STATED GOAL>
Find the lines holding "each" and copy them.
-- START OF EXTRACTED MATERIAL --
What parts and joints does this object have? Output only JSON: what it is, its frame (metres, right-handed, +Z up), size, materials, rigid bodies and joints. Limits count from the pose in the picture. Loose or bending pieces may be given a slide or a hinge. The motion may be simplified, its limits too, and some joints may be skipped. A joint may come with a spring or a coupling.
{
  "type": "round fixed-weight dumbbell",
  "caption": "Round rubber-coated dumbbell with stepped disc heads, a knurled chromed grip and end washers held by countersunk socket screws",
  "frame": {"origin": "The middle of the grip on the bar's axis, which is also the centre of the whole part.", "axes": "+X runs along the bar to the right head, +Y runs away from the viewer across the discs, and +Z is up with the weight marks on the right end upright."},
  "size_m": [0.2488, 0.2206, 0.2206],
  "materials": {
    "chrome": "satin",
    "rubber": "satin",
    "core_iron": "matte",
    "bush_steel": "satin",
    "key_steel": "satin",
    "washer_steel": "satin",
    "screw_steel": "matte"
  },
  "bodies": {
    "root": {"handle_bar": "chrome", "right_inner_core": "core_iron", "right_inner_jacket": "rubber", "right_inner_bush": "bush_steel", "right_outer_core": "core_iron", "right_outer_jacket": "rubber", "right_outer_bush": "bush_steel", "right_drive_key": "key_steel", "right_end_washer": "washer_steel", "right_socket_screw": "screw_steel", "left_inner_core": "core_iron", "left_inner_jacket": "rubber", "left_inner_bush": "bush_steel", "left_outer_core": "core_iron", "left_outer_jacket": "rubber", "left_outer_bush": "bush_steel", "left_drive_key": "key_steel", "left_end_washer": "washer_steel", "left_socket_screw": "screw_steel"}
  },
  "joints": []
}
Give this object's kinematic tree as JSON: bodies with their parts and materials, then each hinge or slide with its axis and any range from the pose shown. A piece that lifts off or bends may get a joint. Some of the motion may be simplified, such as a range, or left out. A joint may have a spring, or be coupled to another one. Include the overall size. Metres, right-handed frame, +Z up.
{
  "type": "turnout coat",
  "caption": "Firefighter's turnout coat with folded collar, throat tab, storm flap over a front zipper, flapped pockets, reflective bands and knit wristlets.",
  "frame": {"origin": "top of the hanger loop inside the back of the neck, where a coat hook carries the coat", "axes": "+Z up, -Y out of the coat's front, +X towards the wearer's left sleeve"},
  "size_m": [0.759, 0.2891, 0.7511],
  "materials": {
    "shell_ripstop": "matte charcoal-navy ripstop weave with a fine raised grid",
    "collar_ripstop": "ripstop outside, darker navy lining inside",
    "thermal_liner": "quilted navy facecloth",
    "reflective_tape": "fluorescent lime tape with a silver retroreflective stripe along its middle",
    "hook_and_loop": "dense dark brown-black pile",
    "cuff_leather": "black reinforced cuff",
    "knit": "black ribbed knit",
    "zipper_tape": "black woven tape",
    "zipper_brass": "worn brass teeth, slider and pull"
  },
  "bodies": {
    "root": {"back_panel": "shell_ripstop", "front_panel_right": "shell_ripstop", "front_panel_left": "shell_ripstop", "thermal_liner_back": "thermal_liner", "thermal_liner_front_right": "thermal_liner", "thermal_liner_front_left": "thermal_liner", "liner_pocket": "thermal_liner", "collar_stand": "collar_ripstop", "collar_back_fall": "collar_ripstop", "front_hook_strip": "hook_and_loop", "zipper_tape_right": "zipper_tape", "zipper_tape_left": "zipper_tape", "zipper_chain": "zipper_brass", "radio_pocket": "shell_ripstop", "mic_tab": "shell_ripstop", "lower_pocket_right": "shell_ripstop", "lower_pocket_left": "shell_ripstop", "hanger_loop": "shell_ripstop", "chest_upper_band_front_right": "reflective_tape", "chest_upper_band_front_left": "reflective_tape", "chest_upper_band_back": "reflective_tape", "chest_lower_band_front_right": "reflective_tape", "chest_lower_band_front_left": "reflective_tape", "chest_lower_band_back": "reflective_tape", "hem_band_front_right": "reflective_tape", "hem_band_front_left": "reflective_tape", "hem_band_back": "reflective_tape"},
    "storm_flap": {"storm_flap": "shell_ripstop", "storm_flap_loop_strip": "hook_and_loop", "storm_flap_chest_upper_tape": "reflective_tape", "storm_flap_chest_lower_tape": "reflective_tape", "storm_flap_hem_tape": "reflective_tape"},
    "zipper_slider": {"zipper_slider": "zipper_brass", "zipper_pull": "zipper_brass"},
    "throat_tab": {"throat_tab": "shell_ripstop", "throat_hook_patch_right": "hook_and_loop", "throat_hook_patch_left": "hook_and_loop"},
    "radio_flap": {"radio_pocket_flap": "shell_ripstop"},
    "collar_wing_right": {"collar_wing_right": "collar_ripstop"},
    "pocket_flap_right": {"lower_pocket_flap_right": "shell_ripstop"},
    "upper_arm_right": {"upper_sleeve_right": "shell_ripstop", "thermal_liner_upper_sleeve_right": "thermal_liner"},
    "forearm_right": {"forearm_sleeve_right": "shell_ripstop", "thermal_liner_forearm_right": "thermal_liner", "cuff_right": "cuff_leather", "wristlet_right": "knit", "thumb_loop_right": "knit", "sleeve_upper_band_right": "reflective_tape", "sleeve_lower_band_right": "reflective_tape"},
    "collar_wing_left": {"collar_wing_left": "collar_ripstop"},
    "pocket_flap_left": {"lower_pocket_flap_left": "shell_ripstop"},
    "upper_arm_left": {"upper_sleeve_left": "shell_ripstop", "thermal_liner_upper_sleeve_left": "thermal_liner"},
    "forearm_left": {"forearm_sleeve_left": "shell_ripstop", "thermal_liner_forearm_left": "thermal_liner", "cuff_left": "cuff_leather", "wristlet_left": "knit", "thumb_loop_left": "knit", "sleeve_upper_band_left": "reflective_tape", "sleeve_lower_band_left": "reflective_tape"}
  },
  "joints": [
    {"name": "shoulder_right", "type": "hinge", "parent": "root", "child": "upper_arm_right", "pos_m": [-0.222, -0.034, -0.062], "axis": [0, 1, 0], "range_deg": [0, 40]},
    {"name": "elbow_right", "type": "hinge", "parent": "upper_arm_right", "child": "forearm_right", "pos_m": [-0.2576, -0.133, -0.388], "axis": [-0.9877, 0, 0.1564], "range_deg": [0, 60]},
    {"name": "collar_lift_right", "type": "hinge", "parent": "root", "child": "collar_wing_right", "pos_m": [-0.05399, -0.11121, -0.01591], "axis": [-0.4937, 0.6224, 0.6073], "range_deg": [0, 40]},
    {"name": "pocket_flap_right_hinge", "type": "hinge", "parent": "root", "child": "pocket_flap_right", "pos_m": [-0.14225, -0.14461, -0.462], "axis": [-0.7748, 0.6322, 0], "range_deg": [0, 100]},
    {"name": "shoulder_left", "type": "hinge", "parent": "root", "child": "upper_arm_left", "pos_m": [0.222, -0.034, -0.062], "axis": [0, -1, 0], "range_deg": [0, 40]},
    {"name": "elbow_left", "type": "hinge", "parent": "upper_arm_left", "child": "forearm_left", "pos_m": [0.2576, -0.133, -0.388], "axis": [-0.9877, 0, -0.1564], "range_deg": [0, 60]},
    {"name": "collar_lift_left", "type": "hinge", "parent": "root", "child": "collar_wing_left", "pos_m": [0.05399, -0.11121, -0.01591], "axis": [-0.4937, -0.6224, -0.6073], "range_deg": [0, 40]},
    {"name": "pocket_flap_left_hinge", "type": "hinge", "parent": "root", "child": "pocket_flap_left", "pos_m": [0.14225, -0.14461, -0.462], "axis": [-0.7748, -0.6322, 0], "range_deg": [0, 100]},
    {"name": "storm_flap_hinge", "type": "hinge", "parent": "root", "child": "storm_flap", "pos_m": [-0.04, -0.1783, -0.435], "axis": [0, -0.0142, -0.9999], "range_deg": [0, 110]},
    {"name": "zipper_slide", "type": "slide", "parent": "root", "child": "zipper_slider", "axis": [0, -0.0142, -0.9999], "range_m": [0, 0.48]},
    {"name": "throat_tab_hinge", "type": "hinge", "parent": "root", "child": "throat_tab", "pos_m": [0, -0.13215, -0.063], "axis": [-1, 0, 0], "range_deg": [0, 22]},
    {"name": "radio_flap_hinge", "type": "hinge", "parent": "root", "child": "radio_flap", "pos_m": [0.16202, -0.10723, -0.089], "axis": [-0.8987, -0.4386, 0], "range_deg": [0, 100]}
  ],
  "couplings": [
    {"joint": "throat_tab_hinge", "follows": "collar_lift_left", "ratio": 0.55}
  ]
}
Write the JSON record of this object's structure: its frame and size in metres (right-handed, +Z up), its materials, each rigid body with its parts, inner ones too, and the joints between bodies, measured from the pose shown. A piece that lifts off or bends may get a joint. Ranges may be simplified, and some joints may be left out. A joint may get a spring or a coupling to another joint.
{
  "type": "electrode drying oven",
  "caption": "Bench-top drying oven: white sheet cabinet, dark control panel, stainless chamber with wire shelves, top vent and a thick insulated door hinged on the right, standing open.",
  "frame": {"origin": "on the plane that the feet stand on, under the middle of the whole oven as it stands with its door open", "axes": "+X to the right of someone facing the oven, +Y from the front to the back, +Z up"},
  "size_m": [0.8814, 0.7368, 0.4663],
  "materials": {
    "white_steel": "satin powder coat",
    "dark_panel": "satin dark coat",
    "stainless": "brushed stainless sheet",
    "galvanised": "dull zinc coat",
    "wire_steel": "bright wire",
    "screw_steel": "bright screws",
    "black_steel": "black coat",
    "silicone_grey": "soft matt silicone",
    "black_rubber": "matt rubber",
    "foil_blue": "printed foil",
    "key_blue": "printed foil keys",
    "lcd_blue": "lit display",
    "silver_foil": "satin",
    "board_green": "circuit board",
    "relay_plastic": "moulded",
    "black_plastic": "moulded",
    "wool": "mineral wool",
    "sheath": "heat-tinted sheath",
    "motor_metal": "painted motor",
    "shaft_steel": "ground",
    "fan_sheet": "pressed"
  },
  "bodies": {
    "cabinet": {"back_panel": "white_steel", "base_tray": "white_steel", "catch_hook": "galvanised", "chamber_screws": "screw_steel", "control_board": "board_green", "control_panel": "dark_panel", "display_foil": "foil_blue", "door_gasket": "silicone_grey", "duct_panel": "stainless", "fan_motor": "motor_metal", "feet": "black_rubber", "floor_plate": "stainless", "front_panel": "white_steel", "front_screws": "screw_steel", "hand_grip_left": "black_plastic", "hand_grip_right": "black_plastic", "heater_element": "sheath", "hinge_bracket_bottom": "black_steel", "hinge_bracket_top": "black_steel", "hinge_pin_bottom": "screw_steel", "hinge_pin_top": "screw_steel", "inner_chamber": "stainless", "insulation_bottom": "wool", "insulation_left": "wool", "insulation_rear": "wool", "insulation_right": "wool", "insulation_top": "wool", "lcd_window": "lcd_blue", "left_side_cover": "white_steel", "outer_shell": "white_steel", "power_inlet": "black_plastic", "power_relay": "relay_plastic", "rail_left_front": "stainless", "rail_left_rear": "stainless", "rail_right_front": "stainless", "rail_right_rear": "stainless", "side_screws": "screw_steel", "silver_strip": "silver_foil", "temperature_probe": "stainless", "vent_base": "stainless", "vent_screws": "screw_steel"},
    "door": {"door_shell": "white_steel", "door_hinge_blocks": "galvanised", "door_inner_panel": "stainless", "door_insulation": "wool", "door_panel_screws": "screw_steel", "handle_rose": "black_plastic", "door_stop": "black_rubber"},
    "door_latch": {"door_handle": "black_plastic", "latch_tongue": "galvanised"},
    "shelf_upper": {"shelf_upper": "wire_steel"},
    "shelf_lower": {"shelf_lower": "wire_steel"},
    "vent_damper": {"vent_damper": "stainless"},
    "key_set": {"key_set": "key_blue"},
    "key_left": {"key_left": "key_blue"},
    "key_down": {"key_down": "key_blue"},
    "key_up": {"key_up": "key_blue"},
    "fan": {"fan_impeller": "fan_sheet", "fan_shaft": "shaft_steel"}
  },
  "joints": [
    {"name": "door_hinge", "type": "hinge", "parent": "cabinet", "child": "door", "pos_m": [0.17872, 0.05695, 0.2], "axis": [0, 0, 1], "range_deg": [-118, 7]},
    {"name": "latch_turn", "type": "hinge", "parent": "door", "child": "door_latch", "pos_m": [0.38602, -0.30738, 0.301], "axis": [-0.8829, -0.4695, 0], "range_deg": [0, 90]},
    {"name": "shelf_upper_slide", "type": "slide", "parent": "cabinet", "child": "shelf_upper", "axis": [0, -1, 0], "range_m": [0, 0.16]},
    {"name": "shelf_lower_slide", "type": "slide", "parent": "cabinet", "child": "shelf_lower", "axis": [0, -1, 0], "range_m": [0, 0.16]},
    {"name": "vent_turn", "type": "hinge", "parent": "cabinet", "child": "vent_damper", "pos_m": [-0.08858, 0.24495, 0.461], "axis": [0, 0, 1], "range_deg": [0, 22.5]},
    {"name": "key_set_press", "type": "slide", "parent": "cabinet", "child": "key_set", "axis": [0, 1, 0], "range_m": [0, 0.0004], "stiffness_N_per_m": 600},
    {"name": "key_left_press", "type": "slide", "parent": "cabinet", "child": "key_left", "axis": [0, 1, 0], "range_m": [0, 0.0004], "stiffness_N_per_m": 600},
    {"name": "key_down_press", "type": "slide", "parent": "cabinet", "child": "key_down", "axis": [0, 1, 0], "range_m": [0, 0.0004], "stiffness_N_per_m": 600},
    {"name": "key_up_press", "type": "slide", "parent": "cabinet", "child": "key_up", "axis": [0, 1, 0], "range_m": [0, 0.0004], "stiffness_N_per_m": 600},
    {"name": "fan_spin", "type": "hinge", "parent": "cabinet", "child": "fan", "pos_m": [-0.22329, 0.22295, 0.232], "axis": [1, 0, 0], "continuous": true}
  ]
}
-- END OF EXTRACTED MATERIAL --
REPLY TO THE TASK>
Give this object's kinematic tree as JSON: bodies with their parts and materials, then each hinge or slide with its axis and any range from the pose shown. A piece that lifts off or bends may get a joint. Some of the motion may be simplified, such as a range, or left out. A joint may have a spring, or be coupled to another one. Include the overall size. Metres, right-handed frame, +Z up.
Write the JSON record of this object's structure: its frame and size in metres (right-handed, +Z up), its materials, each rigid body with its parts, inner ones too, and the joints between bodies, measured from the pose shown. A piece that lifts off or bends may get a joint. Ranges may be simplified, and some joints may be left out. A joint may get a spring or a coupling to another joint.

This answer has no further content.